AG/RES. 2362 (XXXVIII-O/08)


INTER-AMERICAN PROGRAM FOR UNIVERSAL CIVIL REGISTRY
AND THE “RIGHT TO IDENTITY”
(Adopted at the fourth plenary session, held on June 3, 2008)

THE GENERAL ASSEMBLY,


TAKING INTO ACCOUNT resolution AG/RES. 2286 (XXXVII-O/07), “Inter-American Program for a Universal Civil Registry and ‘the Right to Identity’”;
RECOGNIZING the obligations of the states parties to the Convention on the Rights of the Child to undertake to respect the right of the child to preserve his or her identity (“right to identity”);
TAKING INTO ACCOUNT the Memorandum of Understanding among the United Nations Children’s Fund and the General Secretariat of the Organization of American States and the Inter-American Development Bank for Cooperation in the Area of Citizen Registration, signed on August 8, 2006, which notes, inter alia, that the General Secretariat is committed to “strengthening governance through the modernization of the state and to the recognition and strengthening of the right to identity through programs and projects to increase access to citizen registration and to build capacity of institutions responsible for registration in Latin America and the Caribbean as the cornerstone of its development activities”;
TAKING NOTE of the document prepared by the Executive Secretariat for Integral Development (CP/CAJP-2482/07), of April 16, 2007, entitled “Preliminary Thoughts on Universal Civil Registry and the Right of Identity”;
RECALLING the Opinion Adopted by the Inter-American Juridical Committee (CJI) on the Scope of the Right to Identity (CJI/doc.276/07 rev. 1);
BEARING IN MIND the Strategic Plan for Partnership for Development 2006-2009, which calls for “[promoting] policy dialogue to share information and best practices among member states and assist in developing effective and efficient government policies” and “[enhancing] individual and institutional capacities in the member states to design and implement cooperation programs, projects, and activities and strengthen the capacity of individuals to contribute to the social and economic development of their countries” [AG/RES. 2201 (XXXVI-O/06)];
CONSIDERING that recognition of the identity of persons is one of the means through which observance of the rights to legal personhood, a name, a nationality, civil registration, and family relationships is facilitated, among other rights recognized in international instruments such as the American Declaration of the Rights and Duties of Man and the American Convention on Human Rights.
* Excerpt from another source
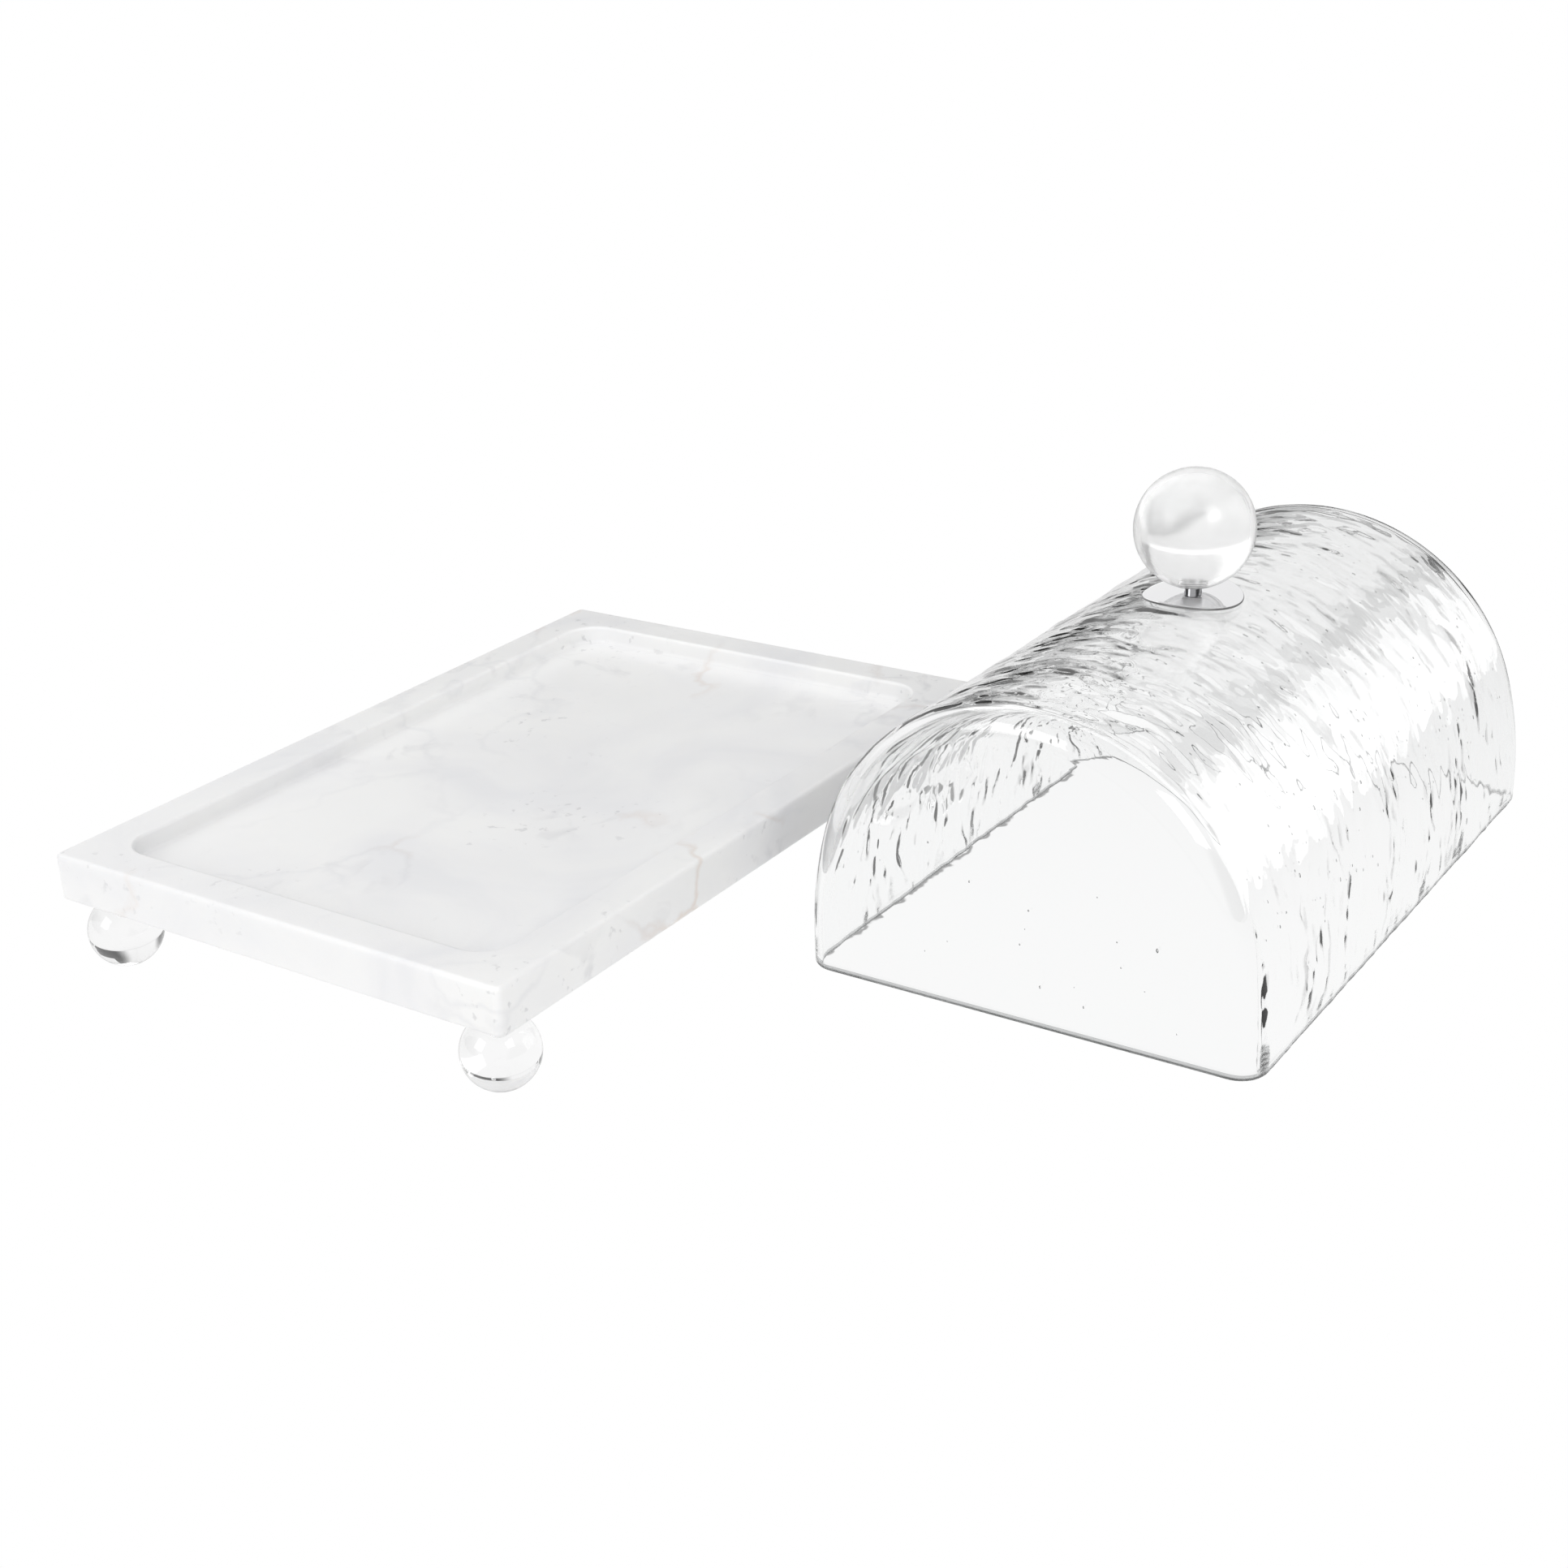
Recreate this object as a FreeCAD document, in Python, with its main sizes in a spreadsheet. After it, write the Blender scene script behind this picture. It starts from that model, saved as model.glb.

The exercise of these rights is essential for participation in a democratic society;
RECOGNIZING the promotional and dissemination work carried out by the Inter-American Institute of Human Rights (IIHR) in efforts to strengthen citizen participation and consolidate democracy in the region, and the contributions it has also made to states and the General Secretariat through its technical advice and assistance;
CONSIDERING that non-recognition of identity can mean that a person has no legal proof of his or her existence, which makes it difficult to exercise fully his or her civil, political, economic, social, and cultural rights;
EMPHASIZING the importance of civil registries as state institutions that can guarantee recognition of the identity of persons and, therefore, the advisability of strengthening them to ensure that their scope is universal, taking into account the rich and varied diversity of cultures;
RECALLING that the Inter-American Democratic Charter establishes that it is the right and responsibility of all citizens to participate in decisions relating to their own development;
COMMITTED to building just, equitable societies based on the principles of social justice and social inclusion;
TAKING NOTE of the First Latin American Regional Conference on Birth Registration and the Right to Identity, held in Asunción, Paraguay, from August 28 to 30, 2007, with indigenous leaders and leaders of African descent participating prominently;
TAKING NOTE ALSO of the Meeting to Receive Inputs on the Draft Inter-American Program for Universal Civil Registry and the “Right to Identity,” held at the headquarters of the Organization of American States (OAS) on December 5, 2007, in which there was broad participation by member states and governmental experts and by representatives of competent organs, agencies, and entities of the inter-American system, multilateral and intergovernmental organizations, and civil society organizations;
TAKING INTO ACCOUNT the Progress Report on the Application of the Memorandum of Understanding among the United Nations Children’s Fund and the General Secretariat of the Organization of American States and the Inter-American Development Bank for Cooperation in the Area of Citizen Registration, presented by the General Secretariat at the meeting of the Working Group to Prepare an Inter-American Program for Universal Civil Registry and the “Right to Identity” held on April 11, 2008 (CAJP/GT/DI-29/08);
VALUING the contributions received from member states, specialized organs and agencies and competent entities of the inter-American system, and civil society organizations to the efforts of the Working Group to Prepare an Inter-American Program for Universal Civil Registry and the “Right to Identity”; and
EXPRESSING ITS SATISFACTION with the report of the Working Group to Prepare an Inter-American Program for Universal Civil Registry and the “Right to Identity” (CAJP/GT/DI-33/08), in which, in compliance with its mandate set forth in resolution AG/RES. 2286 (XXXVII-O/07), it presents a Draft Inter-American Program for Universal Civil Registry and the “Right to Identity,”
RESOLVES:


  1. To adopt the Inter-American Program for Universal Civil Registry and the “Right to Identity,” which forms part of this resolution.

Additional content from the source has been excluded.